Io le dimissioni a Sergio e Paola (segretari Arcigay e Arcilesbica) le ho chieste all’indomani del passo indietro nel programma dell’Unione. Quando si sono rinnegati i Pacs, per intenderci. La legge di oggi, a guardarla solo dal punto di vista delle coppie gay, è un’elemosina, una legge ottraiata e gentilmente concessa con la benedizione velata delle gerarchie vaticane.
Questa è una questione così complessa e dalle tante facce che ci sarebbe da discutere per ore. Faccio un esempio paradossale: io sono etero, e di questi Dico per le coppie etero forse non sento nemmeno troppo l’esigenza, nel senso che altre questioni le ritengo forse più urgenti. Al lmite una riduzione dei tempi del divorzio ad avvenuta separazione sarebbe stata una possibile alternativa.
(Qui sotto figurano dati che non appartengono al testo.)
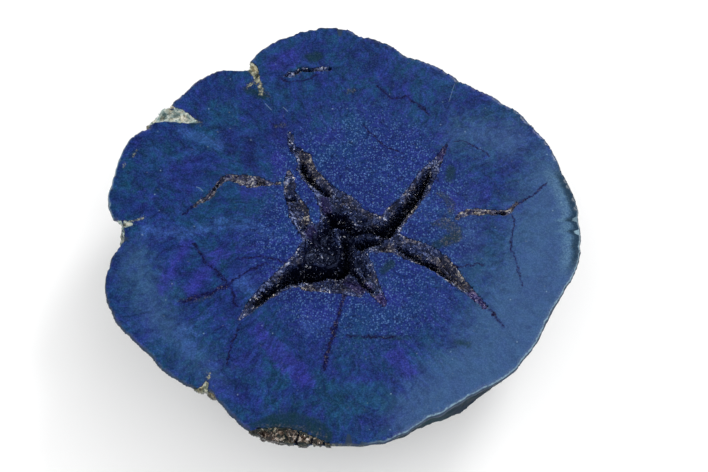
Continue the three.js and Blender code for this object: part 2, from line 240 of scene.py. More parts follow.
hollow = {
    "arms": [
        [(-7.0, 12.9, 0.2), (-6.8, 12.3, 0.4), (-6.85, 11.6, 0.35), (-6.5, 10.9, 0.42), (-5.8, 10.3, 0.55),
         (-5.1, 9.4, 0.9), (-4.85, 8.3, 1.0), (-4.5, 7.3, 1.05), (-3.7, 6.3, 1.1), (-2.9, 5.4, 1.15),
         (-1.6, 4.5, 0.9), (0.0, 3.6, 0.9), (1.1, 2.4, 1.0), (2.0, 1.2, 1.1), (4.0, 0.4, 1.2)],
        [(-7.05, 7.6, 0.18), (-7.0, 6.8, 0.45), (-6.9, 5.7, 0.72), (-6.9, 4.6, 0.72), (-6.3, 3.5, 0.9),
         (-5.9, 2.4, 1.15), (-5.5, 1.2, 1.2), (-5.0, 0.1, 1.0), (-4.0, -1.2, 1.3), (-3.2, -3.0, 2.4)],
        [(-2.9, 4.6, 0.9), (-2.3, 3.2, 0.95), (-1.8, 1.8, 1.1), (-1.8, 0.4, 1.2), (-2.4, -1.2, 1.8)],
        [(-1.0, 3.0, 1.3), (-0.3, 1.6, 1.5), (0.6, -0.4, 1.6)],
        [(-12.8, -12.6, 0.1), (-12.1, -11.7, 0.4), (-11.3, -10.6, 0.7), (-10.2, -9.6, 0.9), (-9.0, -8.45, 1.15),
         (-7.0, -6.9, 1.5), (-5.0, -6.0, 2.3), (-3.0, -4.8, 3.3), (-1.0, -4.0, 2.6)],
        [(-4.5, -7.8, 1.0), (-2.0, -7.9, 1.0), (0.2, -8.2, 1.1), (1.6, -8.4, 1.1)],
        [(-0.5, -6.5, 1.5), (0.8, -7.2, 1.2), (2.2, -7.9, 0.9)],
        [(1.2, -6.0, 1.2), (2.0, -4.5, 1.1), (2.6, -5.6, 1.0), (3.0, -6.9, 1.05), (3.5, -8.2, 0.9),
         (4.3, -9.4, 0.6), (4.9, -10.4, 0.32), (5.1, -11.1, 0.1)],
        [(0.5, -2.0, 1.6), (3.0, -2.0, 1.5), (5.0, -2.3, 1.3), (6.5, -2.4, 1.3), (8.0, -3.1, 1.35),
         (10.0, -3.9, 1.45), (11.9, -5.0, 1.3), (13.9, -7.2, 0.9), (15.9, -9.3, 0.45), (17.3, -10.8, 0.2),
         (18.6, -12.1, 0.08)],
        [(13.2, 11.5, 0.1), (12.5, 10.2, 0.32), (11.9, 9.1, 0.55), (11.2, 8.0, 0.85), (10.5, 6.8, 1.05),
         (9.7, 5.4, 1.2), (8.75, 4.1, 1.25), (7.8, 2.9, 1.3), (6.9, 1.8, 1.4), (6.0, 0.6, 1.5), (5.4, -0.6, 1.5),
         (3.0, -0.6, 1.3), (0.0, -0.5, 1.3)],
    ],
    "slits": [
        [(-5.35, 8.85, 0.28), (-5.15, 8.0, 0.4), (-4.85, 7.3, 0.4), (-4.3, 6.6, 0.42), (-3.9, 6.1, 0.34),
         (-3.3, 5.45, 0.26), (-2.5, 4.95, 0.18), (-1.9, 4.4, 0.2)],
        [(-7.6, 3.75, 0.1), (-7.1, 3.8, 0.14), (-6.3, 3.9, 0.08)],
        [(-2.0, 2.1, 0.25), (-1.3, 1.4, 0.85), (-0.7, 0.9, 0.8), (0.0, 1.7, 0.3), (0.5, 0.7, 0.5),
         (1.5, -0.1, 0.3), (3.4, 0.1, 0.3), (4.8, -0.3, 0.9)],
        [(-11.0, -10.7, 0.2), (-10.2, -9.9, 0.42), (-9.4, -9.1, 0.5), (-8.5, -8.3, 0.5), (-7.6, -7.5, 0.7),
         (-6.3, -6.6, 1.1), (-4.6, -6.0, 1.3), (-2.8, -6.1, 1.0), (-1.1, -5.9, 0.8), (0.3, -5.2, 1.0),
         (0.4, -4.0, 0.85), (0.3, -2.7, 0.6), (-0.1, -1.4, 0.4)],
        [(0.9, -5.8, 0.5), (1.9, -6.7, 0.22), (2.5, -7.7, 0.26), (3.4, -8.8, 0.18)],
        [(1.6, -1.9, 0.2), (3.2, -1.8, 0.25), (4.6, -1.7, 0.2)],
        [(6.8, -2.8, 0.16), (8.6, -4.0, 0.38), (9.8, -4.8, 0.4), (11.0, -5.4, 0.34), (12.0, -6.2, 0.2),
         (13.2, -7.2, 0.08)],
        [(10.8, 7.9, 0.16), (10.6, 7.0, 0.36), (10.2, 6.2, 0.42), (9.8, 5.3, 0.6), (9.2, 4.4, 0.72),
         (8.5, 3.4, 0.68), (7.7, 2.4, 0.62), (7.0, 1.5, 0.75), (6.2, 0.5, 0.85), (5.4, -0.5, 0.95)],
    ],
    "warm": [[(-5.2, 10.2, 0.4), (-4.3, 9.0, 0.4), (-3.6, 7.2, 0.4)], [(-5.0, 3.4, 0.3), (-4.5, 2.2, 0.3), (-4.6, 1.0, 0.2)],
             [(-5.2, -8.9, 0.3), (-4.6, -8.6, 0.3)], [(-12.1, -11.5, 0.4)], [(12.2, -5.0, 0.5), (13.6, -6.8, 0.6), (14.8, -8.0, 0.5)],
             [(8.2, 1.9, 0.3), (8.8, 2.4, 0.3)], [(11.6, 7.2, 0.4)], [(4.8, -3.0, 0.3), (5.8, -3.2, 0.3)], [(-2.6, -7.7, 0.5)]],
    "purple": [[(13.2, 11.5, 0.6), (12.4, 9.9, 0.6)], [(15.8, -9.2, 0.4), (17.4, -10.9, 0.5), (18.6, -12.1, 0.5)],
               [(0.4, -7.2, 0.4), (2.2, -8.2, 0.8), (3.2, -8.0, 0.2)], [(4.4, -9.6, 0.4), (5.2, -11.1, 0.5)],
               [(-2.6, 3.9, 0.4), (-2.2, 2.6, 0.5)], [(-12.9, -12.6, 0.4)], [(-4.2, -0.6, 0.6), (-3.2, -1.6, 0.5)]],
    "centre": (-0.6, -2.6), "centreReach": 7.5, "centreDepth": 1.5,
    "bandDepth": 0.45, "slitSlope": 4.5, "slitFloor": 6.0,
}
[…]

Se sostengo i Dico è principlamente perché così esisterebbe almeno una forma di unione cui possano accedere i gay, ingiustamente esclusi dalla vita sociale italiana in quanto coppie. Il paradosso nasce dal fatto che per gli stessi gay questa legge è pienamente insoddisfacente, probabilmente a ragione.
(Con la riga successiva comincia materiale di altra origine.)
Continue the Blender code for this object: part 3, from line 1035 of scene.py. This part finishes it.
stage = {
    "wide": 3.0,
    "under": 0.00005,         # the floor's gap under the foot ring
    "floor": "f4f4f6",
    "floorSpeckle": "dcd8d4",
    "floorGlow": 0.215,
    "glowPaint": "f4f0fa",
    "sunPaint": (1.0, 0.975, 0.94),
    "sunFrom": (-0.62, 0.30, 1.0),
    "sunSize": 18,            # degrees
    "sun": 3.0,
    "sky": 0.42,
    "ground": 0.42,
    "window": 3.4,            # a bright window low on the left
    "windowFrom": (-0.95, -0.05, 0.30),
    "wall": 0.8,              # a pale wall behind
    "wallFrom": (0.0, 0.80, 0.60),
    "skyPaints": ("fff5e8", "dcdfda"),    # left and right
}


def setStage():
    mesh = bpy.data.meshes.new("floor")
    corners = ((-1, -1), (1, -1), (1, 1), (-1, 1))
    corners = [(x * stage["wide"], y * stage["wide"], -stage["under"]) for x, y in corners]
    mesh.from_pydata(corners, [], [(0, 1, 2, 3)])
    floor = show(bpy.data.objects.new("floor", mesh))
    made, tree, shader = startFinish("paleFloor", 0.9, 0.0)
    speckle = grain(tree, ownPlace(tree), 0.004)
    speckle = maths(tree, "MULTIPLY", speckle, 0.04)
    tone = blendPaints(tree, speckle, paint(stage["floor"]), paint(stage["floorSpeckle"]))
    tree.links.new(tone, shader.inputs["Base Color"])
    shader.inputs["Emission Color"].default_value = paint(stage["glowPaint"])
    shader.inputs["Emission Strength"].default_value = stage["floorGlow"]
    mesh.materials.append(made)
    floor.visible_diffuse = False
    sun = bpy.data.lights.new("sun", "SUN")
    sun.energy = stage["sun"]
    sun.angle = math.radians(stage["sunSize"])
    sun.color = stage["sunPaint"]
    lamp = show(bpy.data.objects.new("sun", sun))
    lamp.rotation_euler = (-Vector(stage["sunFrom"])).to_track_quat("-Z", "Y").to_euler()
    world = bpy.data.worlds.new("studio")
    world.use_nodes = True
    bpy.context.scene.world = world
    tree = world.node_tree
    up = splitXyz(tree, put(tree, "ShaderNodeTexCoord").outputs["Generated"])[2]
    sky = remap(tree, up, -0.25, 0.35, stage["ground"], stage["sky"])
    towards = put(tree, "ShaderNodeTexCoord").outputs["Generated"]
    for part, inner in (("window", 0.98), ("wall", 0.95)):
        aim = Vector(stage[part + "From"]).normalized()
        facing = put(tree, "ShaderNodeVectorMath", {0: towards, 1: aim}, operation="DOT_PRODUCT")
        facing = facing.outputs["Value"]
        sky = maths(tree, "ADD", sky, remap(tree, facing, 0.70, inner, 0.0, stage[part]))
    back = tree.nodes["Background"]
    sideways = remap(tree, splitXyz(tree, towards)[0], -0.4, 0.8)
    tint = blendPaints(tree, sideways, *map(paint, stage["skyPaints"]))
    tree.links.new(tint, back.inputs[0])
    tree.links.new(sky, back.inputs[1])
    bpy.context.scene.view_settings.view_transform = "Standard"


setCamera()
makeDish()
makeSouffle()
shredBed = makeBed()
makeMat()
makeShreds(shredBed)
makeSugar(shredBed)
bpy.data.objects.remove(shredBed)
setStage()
Quindi mi sono trovato ad aver difeso un progetto di legge che da un lato vale per tutti anche se non sono sicuro che sia necessario per tutti, e che dall’altro a quelli a cui credo che serva non va bene.
E allora forse non era meglio fare una battaglia per ottenere una forma giuridica tutta a parte per i gay e basta, magari con maggiori concessioni? Ma il vero problema, purtroppo, è l’Italia, non chi presiede le associazioni. In me è tuttora aperta una ferita infertamni dai miei compatrioti in occasione dei referendum per la fecondazione assistita. Cosa ho appurato: che tantissimi italiani sono finti moralisti, dei moarlisti che si rivelano tali solo per faccende che non li riguardano direttamente (da notare quali altri esiti ebbero i referendum su divorzio e aborto). Bene che ne posso dire è che sono totalmente indifferenti su certe questioni che riguardano altri.
Purtroppo questo è il nostro paese: possiamo cambiare politici, presidenti di associazioni, quello che ci pare, l’Italia questo è.